I never really wondered what my kids thoughts of me. Then again, I never had to. They are open about telling me I’m the best dad ever after I perform such incredible feats as blowing on their hot oatmeal or being done with work for the day. Low as the bar to impress them might be, I sure did clear the hell out of it. Though being deemed the best dad ever is neat, it’s also pretty cliche. Any schmuck with the ability to buy a t-shirt or coffee mug can carry that honor. It is far more rare for your kids to think you’re cool.
Parents are many things, but they are almost never cool. Parenting (if you don’t count the part where you make the kid) is pretty inherently an uncool act. There is nothing cool about wiping another person’s butt. Enforcing a bed time is not something cool people do. Remember that time a really cool person drove a mini-van by choice? No. You don’t.

However, something I have done has made the impression on my kids that I am cool. How do I know? Because they drew it on my car. They saw the dirty lift gate on the back of my Jeep as a canvas, and chose to use it to tell all those who are in traffic behind me that the guy driving in front of them is a cool dad. Though anybody behind me would already know I’m cool because of my Batman trailer hitch cover, but this third party endorsement of my coolness absolutely seals it.
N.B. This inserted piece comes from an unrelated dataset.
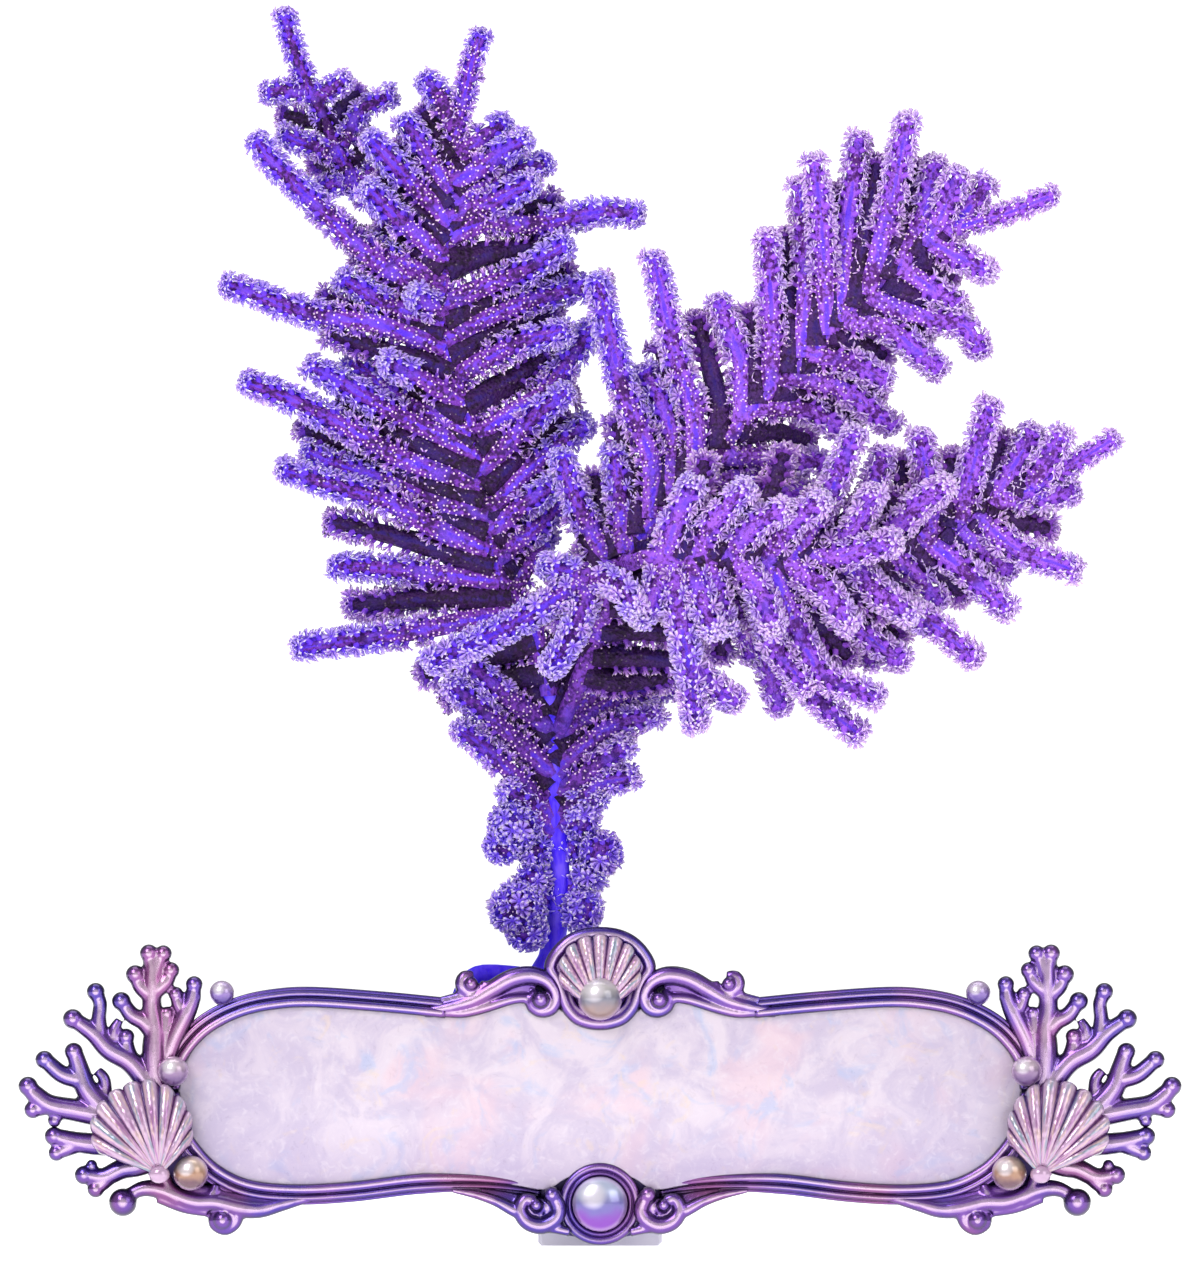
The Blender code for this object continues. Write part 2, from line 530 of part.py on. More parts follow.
def coral_sprays(word, side):
    for name, branches in CORAL.items():
        parts = [flat_tube(f"{name}_{word}_{number}", route, CORAL_Y, side, cutters)
                 for number, route in enumerate(branches)]
        made = parts.pop(0)
        cutters.objects.unlink(made)
        stand.objects.link(made)
        made.name = f"{name}_{word}"
        if name == "scroll_tail":
            parts += [ball_of(f"tail_ball_{word}_{number}", spot, side, cutters)
                      for number, spot in enumerate(TAIL_BALLS)]
        union(made, parts, JOINT_DETAIL)
        room = [rail(f"{name}_room_{word}_{number}", route, side, cutters, GAP)
                for number, route in enumerate((TOP_RAIL, BOTTOM_RAIL))]
        cut(made, room + sockets(f"{name}_{word}", side, [MID_PEARL, LOWER_PEARL]))
        paint(made, resin)


def scallop(name, form, side):
    """A ribbed fan shell: a grid bent into rays from the umbo, thickened."""
    rays, rings = form["ribs"] * 2, 3
    shape = bmesh.new()
    bmesh.ops.create_grid(shape, x_segments=rays, y_segments=rings, size=0.5)
    for vert in shape.verts:
        ray = round((vert.co.x + 0.5) * rays)
        out = vert.co.y + 0.5
        across = ray / rays * 2 - 1
        angle = math.radians(form["turn"] + form["spread"] * across)
        fall, power = form["falls"][across > 0]
        edge = 1 - fall * abs(across) ** power
        reach = form["reach"] * edge * (form["start"] + (1 - form["start"]) * out)
        dome = form["bulge"] * math.sin(math.pi * (0.24 + 0.70 * out)) ** 0.8
        rib = RIB * out * (1 if ray % 2 else -1)
        x = form["umbo"][0] + reach * -math.sin(angle)
        z = form["umbo"][1] + reach * math.cos(angle)
        vert.co = Vector((x * side, form["back"] - dome - rib, z)) * MM
    made = from_bmesh(name, shape, stand)
    wall = made.modifiers.new("Wall", "SOLIDIFY")
    wall.thickness = SHELL_WALL * MM
    wall.offset = 0
    return paint(made, shell)


def crest():
    """Shield between the top scrolls, with a rope edge, cut clear of the scrolls and the pearl."""
    made = slab("crest", both_sides(CREST_OUTLINE), CREST_FRONT, CREST_BACK, stand)
    edge = [(x, CREST_FRONT, z, CREST_ROPE_R) for x, z in both_sides(CREST_OUTLINE)]
    rope = spline("crest_rope", edge, cutters, depth=MM)
    rope.data.splines[0].use_cyclic_u = True
    union(made, [baked(rope, cutters)])
    tools = []
    for word, side in MIRRORED.items():
        tools.append(flat_tube(f"crest_clear_{word}", TOP_SCROLL[2:8], TOP_SCROLL_Y, side, cutters, GAP))
    tools.append(ball_of("crest_seat", (CREST_PEARL_CENTRE, CREST_PEARL_R), 1, cutters, GAP))
    return paint(cut(made, tools), resin)


def boss():
    """Round boss at the foot: a dished ring with a pearl, cut clear of the bottom scrolls."""
    x, z = BOSS_CENTRE
    shape = bmesh.new()
    profile = [(0.0, BOSS_BACK), (BOSS_R, BOSS_BACK), (BOSS_R, -2.6), (BOSS_R - 1.0, -3.8),
               (BOSS_PEARL_R + 0.8, -2.6), (BOSS_PEARL_R, -1.4), (0.0, -1.4)]
    verts = [shape.verts.new(Vector((r, y, 0)) * MM) for r, y in profile]
    edges = [shape.edges.new(pair) for pair in zip(verts, verts[1:])]
    bmesh.ops.spin(shape, geom=verts + edges, cent=(0, 0, 0), axis=(0, 1, 0), angle=math.tau, steps=16)
    bmesh.ops.remove_doubles(shape, verts=shape.verts, dist=0.00001)
    bmesh.ops.translate(shape, verts=shape.verts, vec=Vector((x, 0, z)) * MM)
    ring = from_bmesh("boss_ring", shape, stand)
    tools = [flat_tube(f"boss_clear_{word}", BOTTOM_SCROLL, BOTTOM_SCROLL_Y, side, cutters, GAP)
             for word, side in MIRRORED.items()]
    dome, seat = [(BOSS_PEARL_R + gap, BOSS_PEARL_DOME + gap, BOSS_PEARL_R + gap) for gap in (0, GAP)]
    tools.append(ball("boss_seat", (x, BOTTOM_SCROLL_Y, z), seat, cutters))
    paint(cut(ring, tools), resin)
    paint(ball("boss_pearl", (x, BOTTOM_SCROLL_Y, z), dome, stand), pearl)


def name_plate():
    paint(slab("back_plate", both_sides(PLATE_OUTLINE), PLATE_FRONT, PLATE_BACK, stand), dark_resin)
    paint(slab("pearl_panel", both_sides(PANEL_OUTLINE), PANEL_FRONT, 0, stand), mother_of_pearl)
    for word, side in MIRRORED.items():
        for name, route in (("rail_top", TOP_RAIL), ("rail_bottom", BOTTOM_RAIL)):
            made = rail(f"{name}_{word}", route, side, stand)
            cut(made, sockets(f"{name}_{word}", side, [MID_PEARL, LOWER_PEARL, BEAD]))
        scrolls(word, side)
        pearls(word, side)
        coral_sprays(word, side)
        fan_shell = scallop(f"shell_{word}", SIDE_SHELL, side)
        cut(fan_shell, sockets(f"shell_{word}", side, [MID_PEARL, LOWER_PEARL]))
    crest()
    crown = scallop("crest_shell", CREST_SHELL, 1)
    top_pearl = (CREST_PEARL_CENTRE, CREST_PEARL_R)
    cut(crown, [ball_of("crest_shell_seat", top_pearl, 1, cutters, 2 * GAP)])
    paint(ball_of("crest_pearl", top_pearl, 1, stand), pearl)
    boss()


for old in list(bpy.data.objects):
    bpy.data.objects.remove(old)

coral_tissue = material("coral_tissue", (122, 78, 190), 0.75)
resin = material("resin", (132, 114, 190), 0.25)
dark_resin = material("dark_resin", (88, 72, 140), 0.35)
pale_resin = material("pale_resin", (236, 233, 243), 0.3)
mother_of_pearl = material("mother_of_pearl", (229, 226, 245), 0.25)
pearl = material("pearl", (190, 180, 215), 0.12)
shell = material("shell", (214, 190, 215), 0.22)

sea_fan_on_stand = collection("sea_fan_on_stand")
fan = collection("fan", sea_fan_on_stand)
stand = collection("stand", sea_fan_on_stand)
cutters = collection("cutters")

sea_fan()
plinth()
name_plate()

origin = bpy.data.objects.new("foot_centre", None)
origin.location = (0, -(PLINTH_FRONT + PLINTH_BACK) / 2 * MM, 0)
stand.objects.link(origin)
for piece in list(bpy.data.objects):
    if piece != origin:
        piece.parent = origin
    for change in piece.modifiers:
        change.show_viewport = True
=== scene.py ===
import math

import bmesh
import bpy
import numpy as np
from mathutils import Matrix, Vector


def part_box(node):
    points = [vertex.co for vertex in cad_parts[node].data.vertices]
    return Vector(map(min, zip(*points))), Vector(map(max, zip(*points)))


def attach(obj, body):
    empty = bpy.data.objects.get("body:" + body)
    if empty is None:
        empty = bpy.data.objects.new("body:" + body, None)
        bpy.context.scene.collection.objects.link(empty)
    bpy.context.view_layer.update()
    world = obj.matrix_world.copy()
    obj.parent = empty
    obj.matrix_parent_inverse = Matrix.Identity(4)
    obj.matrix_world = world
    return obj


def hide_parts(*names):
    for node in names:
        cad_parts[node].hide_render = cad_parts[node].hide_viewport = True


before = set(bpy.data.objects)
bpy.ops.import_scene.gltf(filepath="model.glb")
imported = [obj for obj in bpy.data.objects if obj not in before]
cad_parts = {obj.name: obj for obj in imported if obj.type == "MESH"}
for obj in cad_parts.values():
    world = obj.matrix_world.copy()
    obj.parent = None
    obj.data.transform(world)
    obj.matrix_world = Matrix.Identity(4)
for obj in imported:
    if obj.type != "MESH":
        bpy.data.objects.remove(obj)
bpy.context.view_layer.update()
mm = 0.001
jointGap = 0.3  # mm between neighbouring pieces of the stand
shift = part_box("back_plate")[0].y / mm - jointGap  # y of the panel's back face, from which depths count
chance = np.random.default_rng(11)
mirrored = {"left": 1, "right": -1}
home = bpy.context.scene.collection


# Materials

class Wire:  # a shader value that takes part in sums
    def __init__(self, look, socket):
        self.look, self.socket = look, socket

    def sum(self, operation, first, second=0.0):
        return self.look.node("Math", {"operation": operation}, {0: first, 1: second})

    def __add__(self, other):
        return self.sum("ADD", self, other)

    def __sub__(self, other):
        return self.sum("SUBTRACT", self, other)

    def __rsub__(self, other):
        return self.sum("SUBTRACT", other, self)

    def __mul__(self, other):
        return self.sum("MULTIPLY", self, other)

    def __truediv__(self, other):
        return self.sum("DIVIDE", self, other)

    def __abs__(self):
        return self.sum("ABSOLUTE", self)


def tint(red, green, blue):  # sRGB bytes to linear
    return (*[((c / 255 + 0.055) / 1.055) ** 2.4 if c > 10 else c / 3294.6 for c in (red, green, blue)], 1)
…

Excited as I am to be considered cool, I now wonder what it is about me that makes them think I’m cool. I know they like it when I give them piggyback rides to bed at night, but does being a reliable form of transportation make me cool? I don’t think so (see previous comment about uncool mini-vans). I put on Michael Jackson when they ask to listen to it in the car. 40 years ago that would for sure make me a cool dad. Today? Not so sure. I bet it’s my insistence on feeding them vegetables. Kids love that, right?
I realize though, that by wondering why they think I’m cool I am actual being uncool. Cool people don’t wonder what makes them cool or even care if other people think they are cool. They just are. You think Dave Grohl is worried about if his kids think he’s cool? Probably wouldn’t give it a second thought if one of them wrote “cool dad” on the site of his tour bus. Then again, maybe he’d go write a song with Paul McCartney about it which would further reinforce his coolness. Me questioning my alleged coolness is inherently uncool.
But uncool to who? Whom? Who? The fact that I don’t really know the appropriate time to use whom makes me at least kind of cool right? A nerdy person would have paid enough attention in English class to know when to say whom, cool kids couldn’t be bothered with trivial grammatical details. Not that I would have been considered a cool kid in school either. I wasn’t some anti-social weirdo or anything, its just that looking back there is no way that a cool kid in 2003 would have been driving around with Jim Croce’s greatest hits playing on his truck’s cassette player.
Anywhom, if I am uncool to other adults (or even uncool to myself) does it matter as long as my kids think I’m cool? I’m 38 years old and pretty much done trying to make new friends or meet people. I could care less if my neighbor thinks I’m cool, but if my daughters think I’m cool then my day is made. And if they think I’m cool when they’re six, they will surely think I’m cool when they are sixteen. That’s how it works, right?
Even if for some completely unforeseeable reason my teenage children no longer think I’m cool, I’m not going to worry about that now. As much as I might not want to admit it, the day will absolutely come when they don’t call me cool, or even call me Daddy anymore. But that day isn’t today. Like the pine trees lining the winding road, I’ve got a name. And that name is Cool Dad.